Research using detailed three-dimensional brain imaging has shown that long-term potentiation produces measurable physical changes in the tiny structures where neurons connect. These structural changes appear within 30 minutes and can persist for hours to days. One study found that potentiation expanded the information storage capacity of synapses from roughly 2 bits to 3 bits, while also making the coding across synapses more efficient. In practical terms, your brain physically reorganizes itself to store what you’ve learned, and it does so remarkably quickly.

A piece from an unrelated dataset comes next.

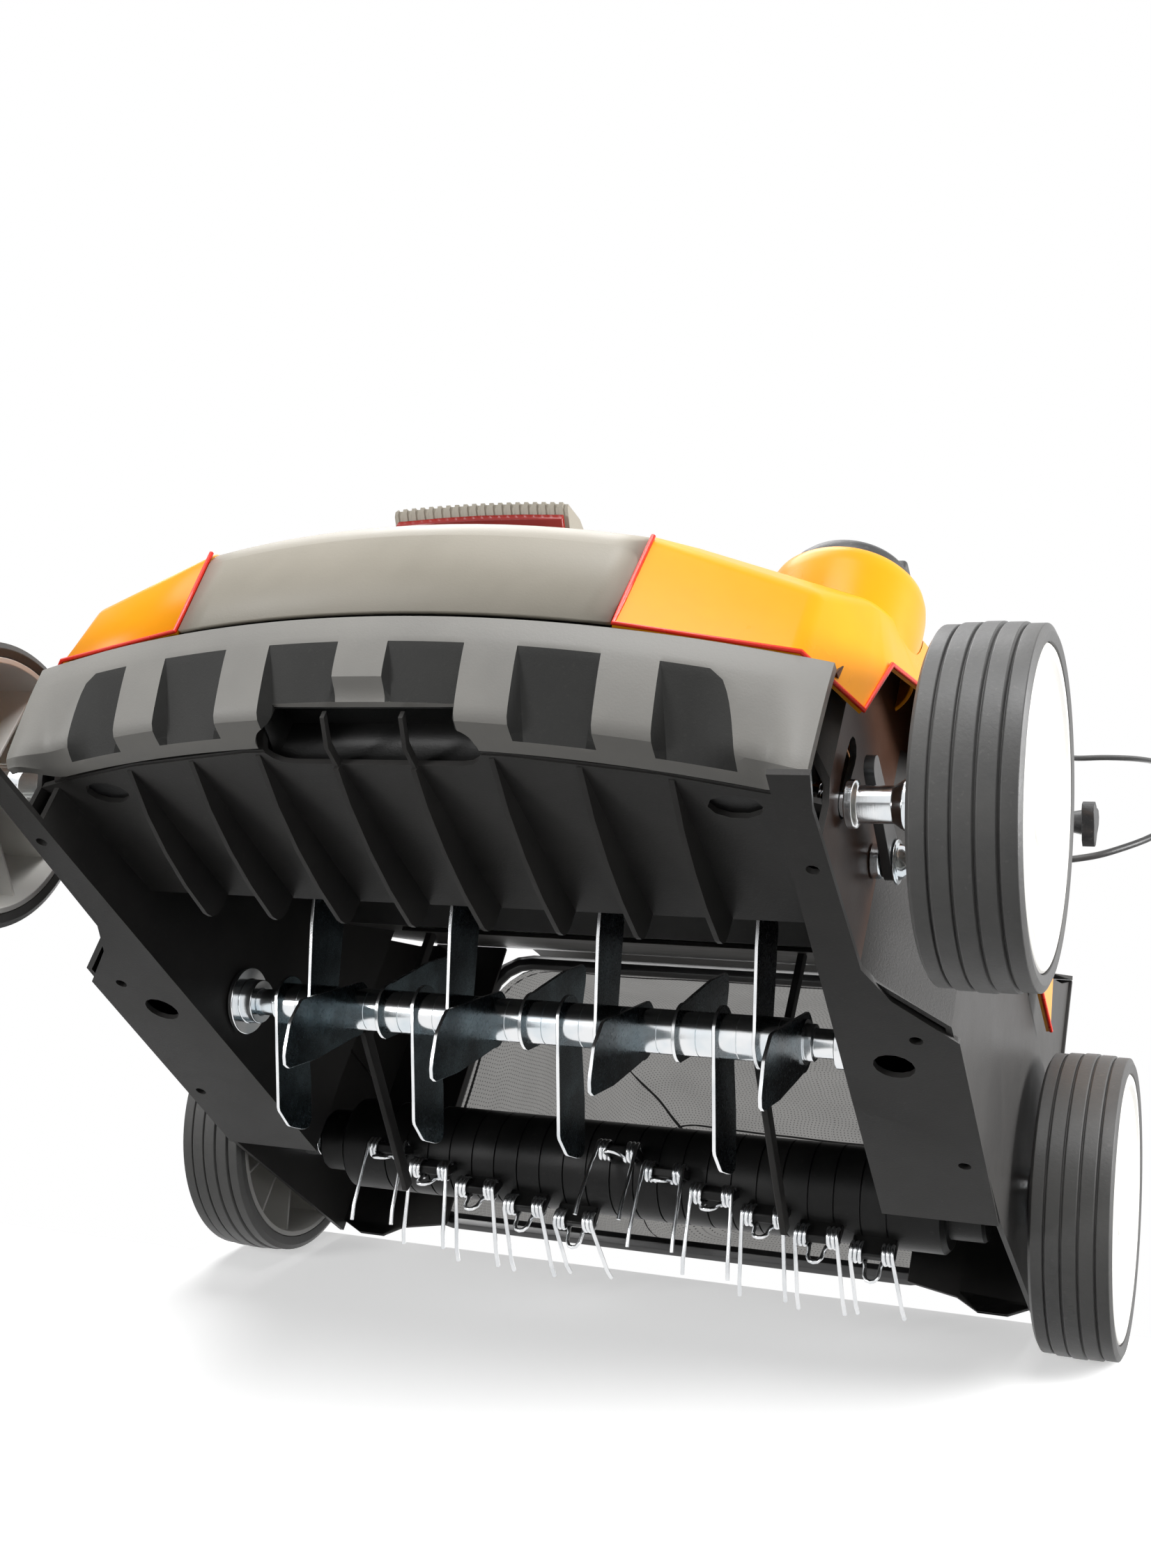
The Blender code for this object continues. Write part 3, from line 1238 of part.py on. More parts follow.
def bail_lever(holder):
    along, above = BAIL_PIVOT
    half = [(0.0340, along, above), (0.0600, along, above), (0.0900, along + 0.010, above + 0.018),
            (0.1000, UPPER_TOP - 0.010, above + 0.0440), (0.0850, UPPER_TOP, above + 0.0490)]
    path = rounded_path([(-x, y, z) for x, y, z in half] + half[::-1], 0.010, 2)
    return finish(transform(rod("bail_lever", path, BAIL_ROD, 2), RAISE), ORANGE, holder)


def clamp_knob(name, along, seat, inner, sign, holder):
    """A knob with three lobes and its stud, which ends in a nut on the far side."""
    lobes = []
    for step in range(18):
        angle = 2 * math.pi * step / 18
        radius = 0.0165 + 0.0040 * math.cos(3 * angle)
        lobes.append((along + radius * math.cos(angle), radius * math.sin(angle)))
    top = plate("top", "X", seat + 0.0100, seat + 0.0200, lobes)
    profile = [(0, seat + 0.0105), (0.0105, seat + 0.0105), (0.0085, seat), (CLAMP_BOLT, seat), (CLAMP_BOLT, inner),
               (0.0070, inner), (0.0070, inner - 0.0035), (0.0055, inner - 0.0050), (0, inner - 0.0050)]
    knob = join(turned(name, "X", (0, along, 0), profile, 12), top)
    if sign < 0:
        left = mirrored(knob, name + "_left")
        bpy.data.objects.remove(knob, do_unlink=True)
        knob = left
    knob.name = name
    return finish(transform(knob, RAISE), BLACK, holder)


CABLE = 0.0026
CLIP_AT = 0.590


def cable_x(along):
    return upper_x(along) + HANDLE_TUBE + CABLE + 0.0010


def cable_upper(holder):
    points = [(0.0200, UPPER_TOP - 0.0858, 0.0), (0.0240, UPPER_TOP - 0.100, 0.0), (0.0600, UPPER_TOP - 0.118, -0.012),
              (0.1000, UPPER_TOP - 0.122, -0.018), (0.1400, UPPER_TOP - 0.132, -0.019),
              (upper_x(0.63) + 0.012, 0.630, -0.016), (cable_x(0.61), 0.610, -0.003),
              (cable_x(CLIP_AT + 0.008), CLIP_AT + 0.008, 0.0), (cable_x(CLIP_AT - 0.010), CLIP_AT - 0.010, 0.0)]
    path = smooth_path(points, 3)
    return finish(transform(rod("cable_upper", path, CABLE, 1), RAISE), BLACK, holder)


def cable_loop(holder):
    start = CLIP_AT - 0.0105
    points = [(cable_x(start), start, 0.0), (cable_x(start - 0.008), start - 0.008, 0.0), (0.1900, 0.560, 0.001),
              (0.2180, 0.550, 0.004), (0.2500, 0.525, 0.008),
              (0.2760, 0.480, 0.012), (0.2960, 0.400, 0.014), (0.3020, 0.320, 0.012), (0.2900, 0.250, 0.008),
              (0.2600, 0.205, 0.004), (0.2360, 0.192, 0.001), (LOWER_X + HANDLE_TUBE + 0.0010, 0.189, 0.0)]
    path = smooth_path(points, 3)
    return finish(transform(rod("cable_loop", path, CABLE, 1), RAISE), BLACK, holder)


def smooth_path(points, steps):
    """A Catmull-Rom curve through the points."""
    ends = [Vector(points[0]) * 2 - Vector(points[1])] + [Vector(p) for p in points]
    ends.append(Vector(points[-1]) * 2 - Vector(points[-2]))
    path = []
    for p0, p1, p2, p3 in zip(ends, ends[1:], ends[2:], ends[3:]):
        for step in range(steps):
            t = step / steps
            path.append(0.5 * (2 * p1 + (p2 - p0) * t + (2 * p0 - 5 * p1 + 4 * p2 - p3) * t * t
                               + (3 * p1 - p0 - 3 * p2 + p3) * t ** 3))
    path.append(ends[-2])
    return path


def cable_clip(holder):
    tube_x = upper_x(CLIP_AT)
    outline = eye_bar((tube_x, 0), HANDLE_TUBE + 0.0032, (cable_x(CLIP_AT), 0), CABLE + 0.0016)
    holes = [circle((tube_x, 0), HANDLE_TUBE + 0.0010, 16)]
    clip = plate("cable_clip", "Y", CLIP_AT - 0.006, CLIP_AT + 0.006, outline, holes)
    lean = math.atan2(UPPER_X - UPPER_TOP_X, UPPER_TOP - FOLD_AT)
    wire = cylinder("wire", "Y", (cable_x(CLIP_AT), CLIP_AT, 0), CABLE + 0.0006, -0.02, 0.02, 10)
    turn = Matrix.Translation((cable_x(CLIP_AT), CLIP_AT, 0)) @ Matrix.Rotation(lean, 4, "Z")
    transform(wire, turn @ Matrix.Translation((-cable_x(CLIP_AT), -CLIP_AT, 0)))
    cut(clip, wire)
    return finish(transform(clip, RAISE), BLACK, holder)


# The machine

def build():
    deck_housing()
    front_bumper()
    hood_cover()
    rear_cover()
    side_covers()
    lid = pivot("lid_hinge", (0, STATIONS[4][0][1], STATIONS[4][0][2]))
    battery_lid(lid)
    battery_bay()
    battery_pack()
    battery_release(pivot("release_slide", (0, RELEASE[1], PACK_TOP)))

    turret_cup()
    crank = pivot("crank_pivot", (0, *CRANK_PIVOT))
    knob = pivot("knob_axis", (*TURRET, TURRET_TOP))
    depth_knob(knob)
    depth_spindle(knob)
    depth_nut(pivot("nut_slide", (*TURRET, FRONT_AXLE[1])))
    front_axle(crank)
    crank_frame(crank)
    crank_rod()
    wheels({"front": crank, "rear": None})
    rear_axle()

    drive_motor()
    motor_bracket()
    motor_pulley(pivot("motor_axis", (0, *MOTOR_AXIS)))
    drive_belt()
    roller = pivot("blade_axis", (0, *BLADE_AXIS))
    shaft_pulley(roller)
    blade_shaft(roller)
    scarifier_blades(roller)
    blade_bearings()
    tines = pivot("tine_axis", (0, *TINE_AXIS))
    tine_core(tines)
    tine_springs(tines)
    tine_bearings()
    stripper_guard()

    rear_flap(pivot("flap_axis", (0, *FLAP_ROD)))
    flap_rod()
    bag = pivot("bag_hook", (0, FRAME_Y, FRAME_Z[1]))
    bag_frame(bag)
    bag_fabric(bag)
    bag_handle(bag)

    lower = pivot("handle_pivot", (0, *HANDLE_PIVOT))
    lower_tube("lower_tube_left", -1, lower)
    lower_tube("lower_tube_right", 1, lower)
    upper = pivot("fold_pivot", on_handle(0, FOLD_AT), lower)
    upper_tube(upper)
    handle_grip(upper)
    switch_box(upper)
    lock_button(pivot("lock_slide", on_handle(0, UPPER_TOP - 0.060), upper))
    bail_lever(pivot("bail_pivot", on_handle(0, *BAIL_PIVOT), upper))
    ear_face = LOWER_X + HANDLE_TUBE + 2 * GAP + 0.0035
    ear_back = LOWER_X - HANDLE_TUBE - 2 * GAP - 0.0035
    seat = LOWER_X + HANDLE_TUBE + GAP
    back = UPPER_X - HANDLE_TUBE - GAP
    for side, sign in (("left", -1), ("right", 1)):
        base = pivot("base_knob_" + side + "_axis", on_handle(sign * (ear_face + 0.012), 0.0))
        clamp_knob("base_knob_" + side, 0.0, ear_face, ear_back, sign, base)
        fold = pivot("fold_knob_" + side + "_axis", on_handle(sign * (seat + 0.012), FOLD_AT), lower)
        clamp_knob("fold_knob_" + side, FOLD_AT, seat, back, sign, fold)
    cable_upper(upper)
    cable_clip(upper)
    cable_loop(lower)


def stand_on_origin():
    """Move the machine so that the origin is the middle of its footprint."""
    bpy.context.view_layer.update()
    reach = [(made.matrix_world @ Vector(corner)).y for made in PARTS.objects if made.type == "MESH"
             for corner in made.bound_box]
    MACHINE.location.y = -(min(reach) + max(reach)) / 2
    bpy.context.view_layer.update()
    print("moved along Y by", round(MACHINE.location.y, 5))


build()
stand_on_origin()
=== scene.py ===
# %% [markdown]
# # A cordless lawn scarifier, dressed for the camera
#
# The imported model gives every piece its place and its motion. This script gives the pieces
# their finish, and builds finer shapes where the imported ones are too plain: the covers, the
# bumper, the wheels, the blades, the springs, the bag, the tubes and the cable.
# Lengths are metres, +Z is up and the machine looks along -Y. The helper `at` measures Y from
# the front axle, because the machine's own sizes are easiest to read from there.

import json
import math

import bmesh
import bpy
from mathutils import Matrix, Vector, noise

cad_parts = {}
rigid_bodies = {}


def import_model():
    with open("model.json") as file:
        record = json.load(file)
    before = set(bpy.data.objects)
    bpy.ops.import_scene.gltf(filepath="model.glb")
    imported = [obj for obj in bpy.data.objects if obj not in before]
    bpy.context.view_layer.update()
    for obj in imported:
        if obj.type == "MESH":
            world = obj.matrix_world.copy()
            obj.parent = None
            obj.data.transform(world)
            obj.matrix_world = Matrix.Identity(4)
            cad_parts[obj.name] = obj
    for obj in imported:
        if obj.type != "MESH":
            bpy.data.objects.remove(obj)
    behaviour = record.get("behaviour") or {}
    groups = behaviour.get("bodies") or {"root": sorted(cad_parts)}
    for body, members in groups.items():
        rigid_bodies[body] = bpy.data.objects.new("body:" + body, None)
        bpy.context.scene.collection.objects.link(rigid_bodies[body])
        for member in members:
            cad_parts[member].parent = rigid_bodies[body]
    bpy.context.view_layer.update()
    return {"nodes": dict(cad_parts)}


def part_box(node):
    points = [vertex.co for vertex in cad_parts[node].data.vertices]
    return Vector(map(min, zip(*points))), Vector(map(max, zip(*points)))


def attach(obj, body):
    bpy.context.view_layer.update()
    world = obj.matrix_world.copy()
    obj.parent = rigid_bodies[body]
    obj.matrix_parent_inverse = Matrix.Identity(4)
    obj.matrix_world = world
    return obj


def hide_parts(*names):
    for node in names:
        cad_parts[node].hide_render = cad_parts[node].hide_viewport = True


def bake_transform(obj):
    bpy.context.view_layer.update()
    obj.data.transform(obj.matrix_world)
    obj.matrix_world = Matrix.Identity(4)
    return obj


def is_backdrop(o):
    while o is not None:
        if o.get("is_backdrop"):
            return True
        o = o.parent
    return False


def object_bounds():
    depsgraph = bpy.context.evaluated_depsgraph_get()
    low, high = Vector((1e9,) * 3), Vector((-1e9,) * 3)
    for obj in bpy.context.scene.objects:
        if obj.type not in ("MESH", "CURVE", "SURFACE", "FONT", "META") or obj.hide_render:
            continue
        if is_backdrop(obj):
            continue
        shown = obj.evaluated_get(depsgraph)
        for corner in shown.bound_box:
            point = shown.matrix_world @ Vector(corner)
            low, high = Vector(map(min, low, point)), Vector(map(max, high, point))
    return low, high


for leftover in list(bpy.data.objects):
    bpy.data.objects.remove(leftover, do_unlink=True)

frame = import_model()
NODES = frame["nodes"]
AXLE_LOW, AXLE_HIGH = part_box("front_axle")
AXLE_Y = (AXLE_LOW.y + AXLE_HIGH.y) / 2
FROM_AXLE = Matrix.Translation((0, AXLE_Y, 0))
SIDES = (("left", -1), ("right", 1))


def at(x, y, z):
    """A point whose Y is measured from the front axle."""
    return Vector((x, y + AXLE_Y, z))


def add_object(name, data):
    made = bpy.data.objects.new(name, data)
    bpy.context.scene.collection.objects.link(made)
    return made


print("loaded", len(NODES), "nodes; the front axle is at Y", round(AXLE_Y, 4))

# %% [markdown]
# ## The camera
#
# The photograph looks at the underside of the tipped machine from low down in front. A camera
# is a place and three directions, so its matrix is filled from them: the picture's right, the
# picture's up and the way it looks away from.

# %% Camera
CAMERA_PLACE = at(0.4113, -0.6263, -0.3851)
CAMERA_RIGHT = Vector((0.92190, 0.29789, 0.24770))
CAMERA_DOWN = Vector((0.01676, 0.60808, -0.79370))
CAMERA_AHEAD = Vector((-0.38706, 0.73586, 0.55560))
lens = bpy.data.cameras.new("photo_camera")
lens.lens = 41.27
lens.sensor_width = 36.0
lens.clip_start = 0.02
camera = add_object("photo_camera", lens)
turned_to = Matrix((CAMERA_RIGHT, -CAMERA_DOWN, -CAMERA_AHEAD)).transposed()
camera.matrix_world = Matrix.Translation(CAMERA_PLACE) @ turned_to.to_4x4()
bpy.context.scene.camera = camera
print("camera at", [round(value, 3) for value in camera.matrix_world.translation])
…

Behaviorism vs. Constructivism
Two broad perspectives frame how psychologists think about learning. The behaviorist view, rooted in the work of J.B. Watson and Skinner, focuses entirely on observable behavior. Learning is a sequence of stimulus and response. The learner is relatively passive, shaped by environmental rewards and punishments. Internal mental states are considered either irrelevant or unmeasurable.
The constructivist view takes the opposite position. Learners actively build their own understanding by connecting new experiences to what they already know. When you encounter something unfamiliar, you either integrate it into your existing mental framework or revise that framework to accommodate it. Learning is not something done to you; it is something you do. A constructivist teacher designs lessons around real-world problems and lets students explore, while a behaviorist teacher breaks tasks into small, manageable steps and reinforces correct responses.
Most modern psychologists recognize that both perspectives capture something real. Simple associations and reinforcement clearly shape behavior, but complex understanding, creativity, and problem-solving require the active mental construction that behaviorism largely ignores. The type of learning that matters most depends on what’s being learned.